Chromone-embedded peptidomimetics and furopyrimidines as highly potent SARS-CoV-2 infection inhibitors: docking and MD simulation study, BMC Research Notes, doi:10.1186/s13104-023-06508-7 ,
Abstract Background COVID-19 is a respiratory illness caused by SARS-CoV-2. Pharmaceutical companies aim to control virus spread through effective drugs. This study investigates chromone compound derivatives’ ability to inhibit viral entry and prevent replication. Method This study investigated the inhibitory effect of chromone-embedded peptidomimetics and furopyrimidines on 7BZ5 from Severe Acute Respiratory Syndrome CoV-2, Homo sapiens, and 6LU7 from Bat SARS-like CoV using molecular docking.
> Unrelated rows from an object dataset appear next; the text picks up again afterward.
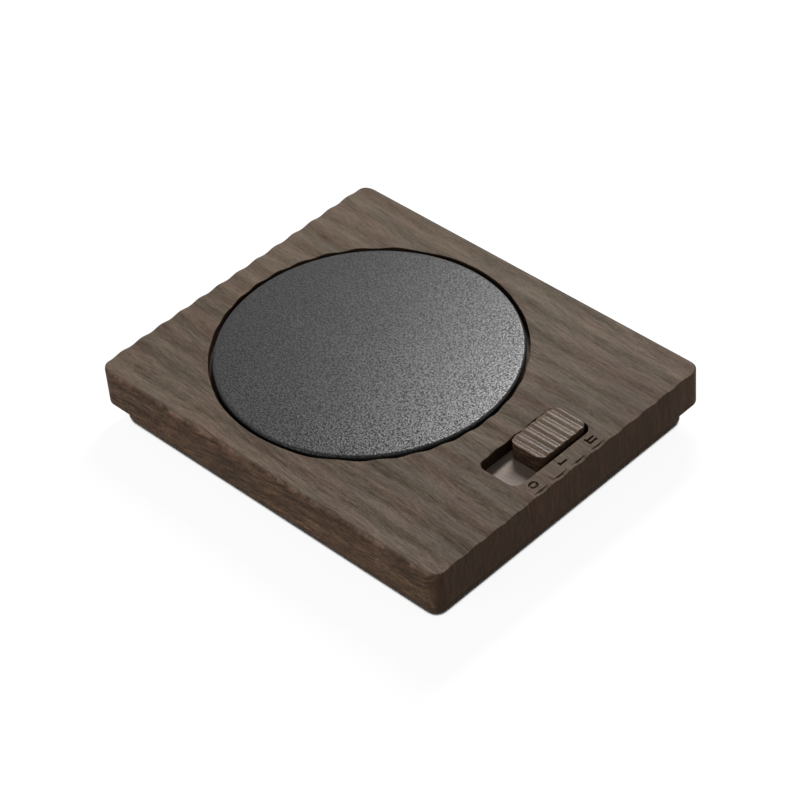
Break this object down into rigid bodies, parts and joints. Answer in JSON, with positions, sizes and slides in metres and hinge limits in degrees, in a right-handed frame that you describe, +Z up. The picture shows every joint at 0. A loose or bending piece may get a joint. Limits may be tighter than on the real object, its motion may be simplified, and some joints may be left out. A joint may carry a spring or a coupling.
{
  "type": "electric mug warmer",
  "caption": "Flat rectangular warmer with a rippled walnut housing, a round black heating plate and a slide switch with off and two settings.",
  "frame": {"origin": "middle of the plane that the feet stand on", "axes": "+X to the right, towards the slide switch; +Y to the back, towards the power inlet; +Z up"},
  "size_m": [0.129, 0.107, 0.0213],
  "materials": {
    "walnut": "satin walnut with long grain",
    "walnut_floor": "smooth satin walnut tone",
    "black_coating": "coarse black non-stick coating",
    "steel": "plain zinc-plated",
    "brass": "plain",
    "black_rubber": "matt",
    "heater_foil": "amber film",
    "fibre": "pressed white fibre",
    "board_green": "green solder mask",
    "white_nylon": "plain",
    "black_nylon": "plain",
    "ceramic_white": "glazed white",
    "red_lead": "silicone sleeve",
    "grey_lead": "silicone sleeve"
  },
  "bodies": {
    "warmer": {"top_housing": "walnut", "base_tray": "walnut", "heating_plate": "black_coating", "plate_studs": "steel", "plate_seal": "black_rubber", "heater_film": "heater_foil", "insulation_pad": "fibre", "clamp_plate": "steel", "clamp_nuts": "steel", "thermistor": "steel", "sensor_clip": "brass", "thermal_fuse": "ceramic_white", "fuse_clip": "brass", "clip_rivets": "steel", "control_board": "board_green", "board_screws": "steel", "controller_chip": "black_nylon", "power_transistor": "black_nylon", "board_resistors": "black_nylon", "board_capacitors": "steel", "lead_header": "white_nylon", "lead_plug": "white_nylon", "inlet_shell": "steel", "inlet_tongue": "black_nylon", "switch_base": "black_nylon", "switch_cover": "steel", "switch_contacts": "brass", "slider_guide": "black_nylon", "guide_screws": "steel", "heater_leads": "red_lead", "fuse_link": "red_lead", "sensor_leads": "grey_lead", "base_screws": "steel", "rubber_feet": "black_rubber"},
    "slider": {"slide_knob": "walnut", "slider_carriage": "walnut_floor", "switch_lever": "black_nylon", "switch_wiper": "brass"}
  },
  "joints": [
    {"name": "slider_travel", "type": "slide", "parent": "warmer", "child": "slider", "axis": [0, 1, 0], "range_m": [-0.0109, 0]}
  ]
}
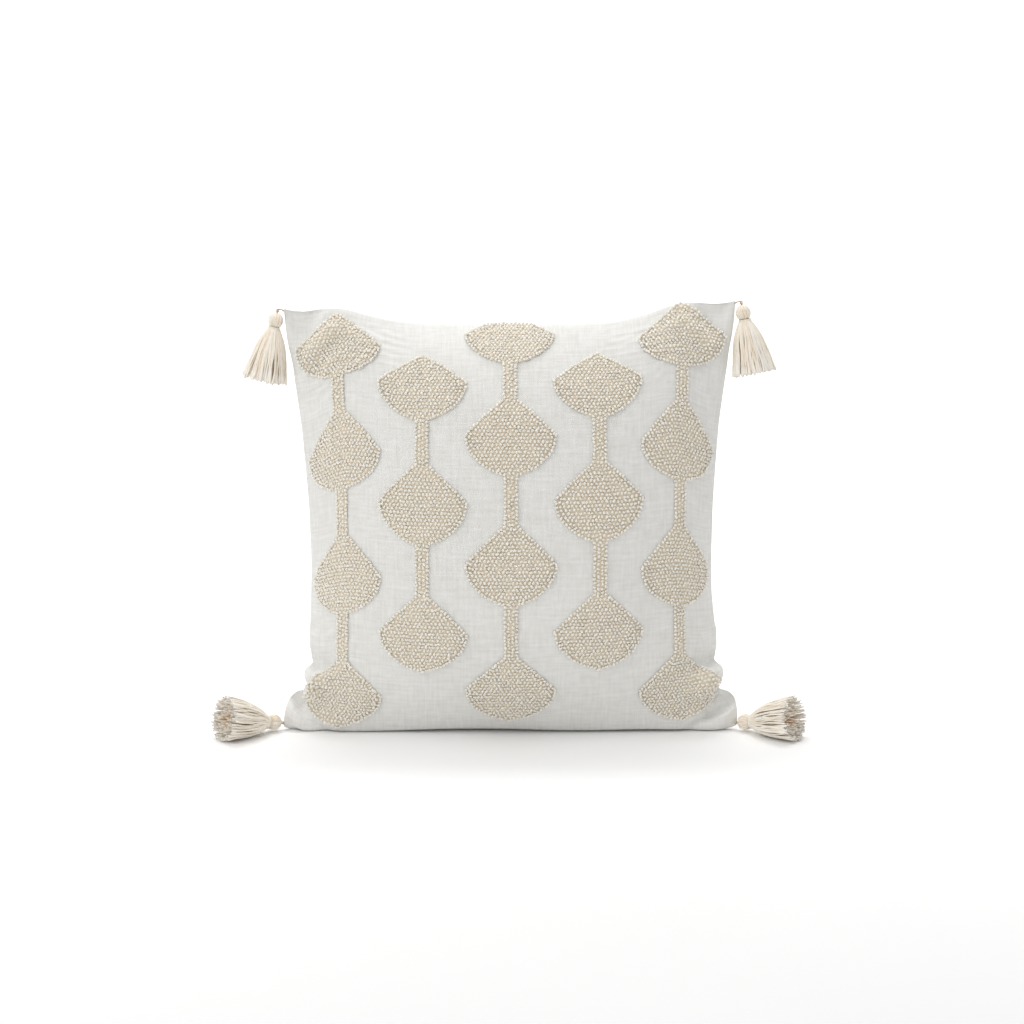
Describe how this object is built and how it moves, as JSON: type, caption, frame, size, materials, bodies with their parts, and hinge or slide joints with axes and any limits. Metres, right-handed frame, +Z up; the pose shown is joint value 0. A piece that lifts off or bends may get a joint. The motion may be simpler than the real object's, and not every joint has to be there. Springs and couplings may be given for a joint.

The crystal structure of these proteins was obtained from the Protein Data Bank, and the inhibition site was determined using ligand binding interaction options. The 3D structure was protonated and energetically minimised using MOE software. Chromone derivatives were designed in three dimensions, and their energy was minimised using MOE 2019. The molecular drug-likeness was calculated using SwissADME, Lipinski and Benigni-Bossa’s rule, and toxicity was calculated using Toxtree v3.1.0 software. Compounds with pharmacological properties were selected for molecular docking, and interactions were assessed using MOE 2019. MD simulations of Mpro-ch-p complexes were performed to evaluate root mean square fluctuations (RMSF) and measure protein stability. Result The pharmacokinetic tests revealed that chromone derivatives of the peptidomimetic family have acceptable pharmacokinetic activity in the human body. Some compounds, such as Ch-p1, Ch-p2, Ch-p6, Ch-p7, Ch-p12, and Ch-p13, have pronounced medicinal properties. Molecular docking revealed high affinity for binding to SARS-CoV-2 protease. Ch-p7 had the highest binding energy, likely due to its inhibitory property. A 10 ns molecular dynamics study confirmed the stability of the protein–ligand complex, resulting in minimal fluctuations in the system's backbone. The MM-GBSA analysis revealed free energies of binding of − 19.54 kcal/mol. Conclusions The study investigated the inhibition of viral replication using chromone derivatives, finding high inhibitory effects in the peptidomimetic family compared to other studies.